-- Start of EXERCISE INPUTS --
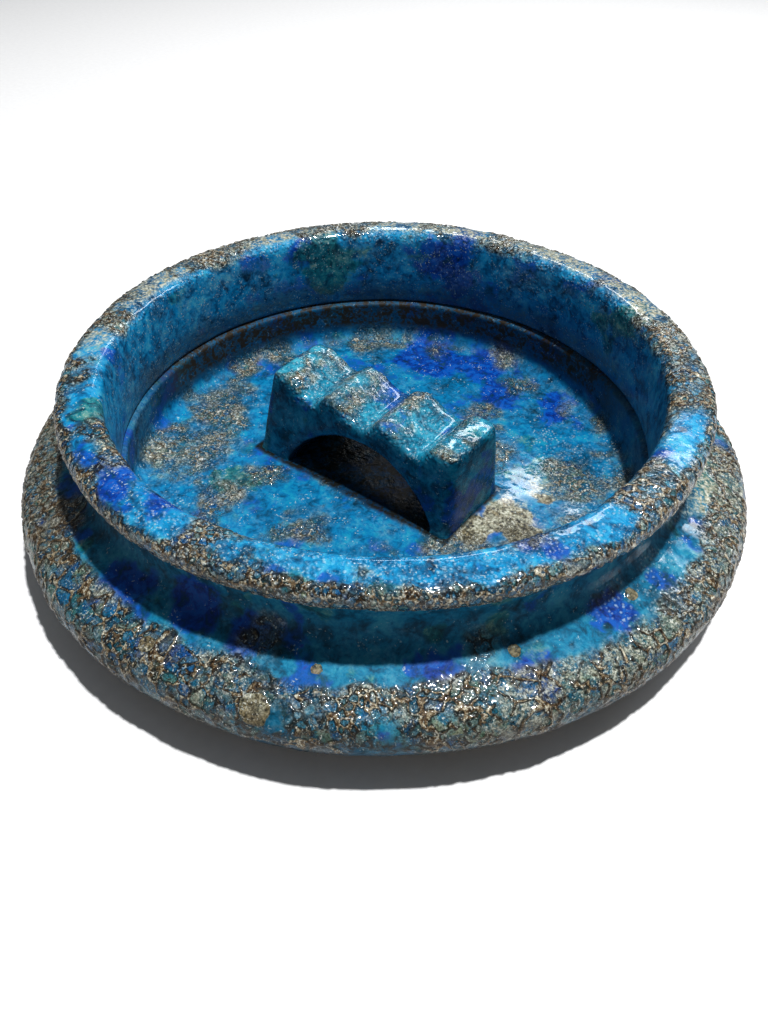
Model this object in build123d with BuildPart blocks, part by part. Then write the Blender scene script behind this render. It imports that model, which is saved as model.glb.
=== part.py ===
"""Round glazed stoneware ashtray: a flanged dish with a rolled rim and a bridge-shaped cigarette rest.

Frame: origin on the dish's axis at the plane of its foot, +Z up, +X along the rest's length.
All sizes are in millimetres. Each clay piece is a node, and so is each area of the glaze coat.
"""
import os
from math import cos, radians, sin, tan

from build123d import *

os.makedirs("parts", exist_ok=True)

# Coats
glaze = 1.2  # thickness of the glaze over the clay
slip = 0.5  # thickness of the luting slip between clay pieces

# Well: flat floor, low wall and the ledge that the rim ring stands on
floor_z = 8.2
well_radius = 77.7
well_cove = 4.0
ledge_z = 22.4
ledge_round = 1.0

# Rim ring: inner skirt, flattened roll on top, nose, and the underside above the waist
skirt_top = (79.4, 46.4)
skirt_lean = 10.0
skirt_radius = 72.0
skirt_sweep = 17.8
lip_radius = 1.2
shoulder_radius = 3.4
crown_radius = 20.0
crown_slopes = (6.0, -15.0)
nose_radius = 3.2
underside_slope = -135.0
underside_length = 4.9

# Waist and flange
waist = (86.6, 34.0)
waist_radius = 8.5
waist_slope = -14.0
flange_radius = 108.0
edge_radius = 7.1
edge_z = 15.7
edge_slope = -20.0

# Underside: hollow below the flange, foot ring and the shallow recess inside it
hollow_mid = (92.5, 11.0)
foot_top = (83.0, 6.0)
foot_outer = 81.0
foot_inner = 64.0
recess_radius = 62.5
recess_z = 2.2
glaze_line = 97.0

# Scarf joint between the dish and the rim ring
scarf_angle = 55.0
scarf_length = 15.0

# Cigarette rest: a tapered block with three grooves on top and an arch below
rest_centre = (0.0, -3.0)
rest_left = -38.0  # X of the left foot's outer edge, from the rest's middle
rest_right = 35.5
left_draft = 9.4
right_draft = 1.5
rest_width = 30.0
side_draft = 6.6
rest_height = 29.6
rest_fall = 2.0  # how much lower the right end of the top is
corner_radius = 2.0
groove_depth = 5.0
groove_pitch = 19.4
groove_count = 3
first_crest = -30.0  # X of the first crest from the rest's middle
valley_share = 0.68  # where the valley lies between two crests
arch_half_span = 27.0
arch_rise = 18.4
arch_shift = 2.0  # how far the arch is right of the rest's middle

overrun = 5.0  # how far sections and cutters run past what they cut
clay_floor_z = floor_z - glaze


def heading(degrees):
    """Unit direction in the section plane, from the outward horizontal."""
    return (cos(radians(degrees)), sin(radians(degrees)))


# ---------------------------------------------------------------- dish sections
with BuildSketch(Plane.XZ) as dish_section:
    with BuildLine():
        floor = Line((-overrun, floor_z), (well_radius - well_cove, floor_z))
        cove = JernArc(floor @ 1, (1, 0), well_cove, 90)
        low_wall = Line(cove @ 1, (well_radius, ledge_z - ledge_round))
        ledge_edge = JernArc(low_wall @ 1, (0, 1), ledge_round, -80)
        skirt = JernArc(skirt_top, heading(270 - skirt_lean), skirt_radius, skirt_sweep)
        lip = JernArc(skirt @ 1, skirt % 1, lip_radius, 90 + skirt_lean - skirt_sweep)
        ledge = Line(ledge_edge @ 1, lip @ 1)
        shoulder = JernArc(
            skirt_top, heading(90 - skirt_lean), shoulder_radius, crown_slopes[0] - 90 + skirt_lean
        )
        crown = JernArc(shoulder @ 1, shoulder % 1, crown_radius, crown_slopes[1] - crown_slopes[0])
        nose = JernArc(crown @ 1, crown % 1, nose_radius, underside_slope - crown_slopes[1])
        underside = PolarLine(nose @ 1, underside_length, direction=nose % 1)
        upper_waist = TangentArc(waist, underside @ 1, tangent=(0, 1))
        lower_waist = JernArc(waist, (0, -1), waist_radius, 90 + waist_slope)
        edge_centre = Vector(flange_radius - edge_radius, edge_z)
        edge_start = edge_centre + Vector(*heading(90 + edge_slope)) * edge_radius
        dome = TangentArc(lower_waist @ 1, edge_start, tangent=lower_waist % 1)
        edge_bottom = edge_centre - Vector(0, edge_radius)
        edge = ThreePointArc(dome @ 1, edge_centre + Vector(edge_radius, 0), edge_bottom)
        hollow = ThreePointArc(edge @ 1, hollow_mid, foot_top)
        Polyline(
            foot_top,
            (foot_outer, 0),
            (foot_inner, 0),
            (recess_radius, recess_z),
            (-overrun, recess_z),
            floor @ 0,
        )
    make_face()

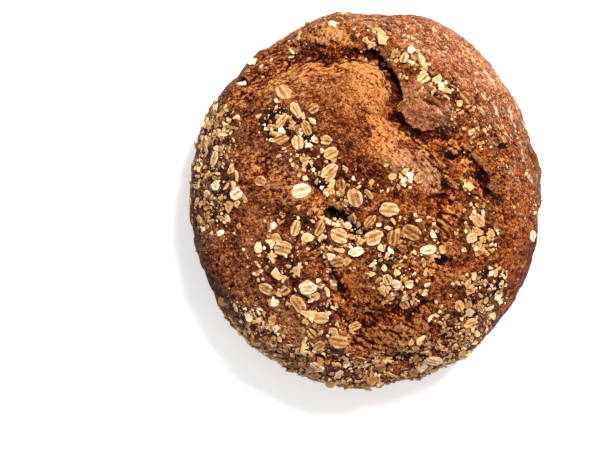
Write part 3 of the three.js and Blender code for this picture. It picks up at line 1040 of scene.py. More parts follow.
-- End of EXERCISE INPUTS --
- [SHORT EXERCISE]
Scan the material above. Return every line containing the string "parts".

- [CORRECT OUTPUT]
os.makedirs("parts", exist_ok=True)
Write part 3 of the three.js and Blender code for this picture. It picks up at line 1040 of scene.py. More parts follow.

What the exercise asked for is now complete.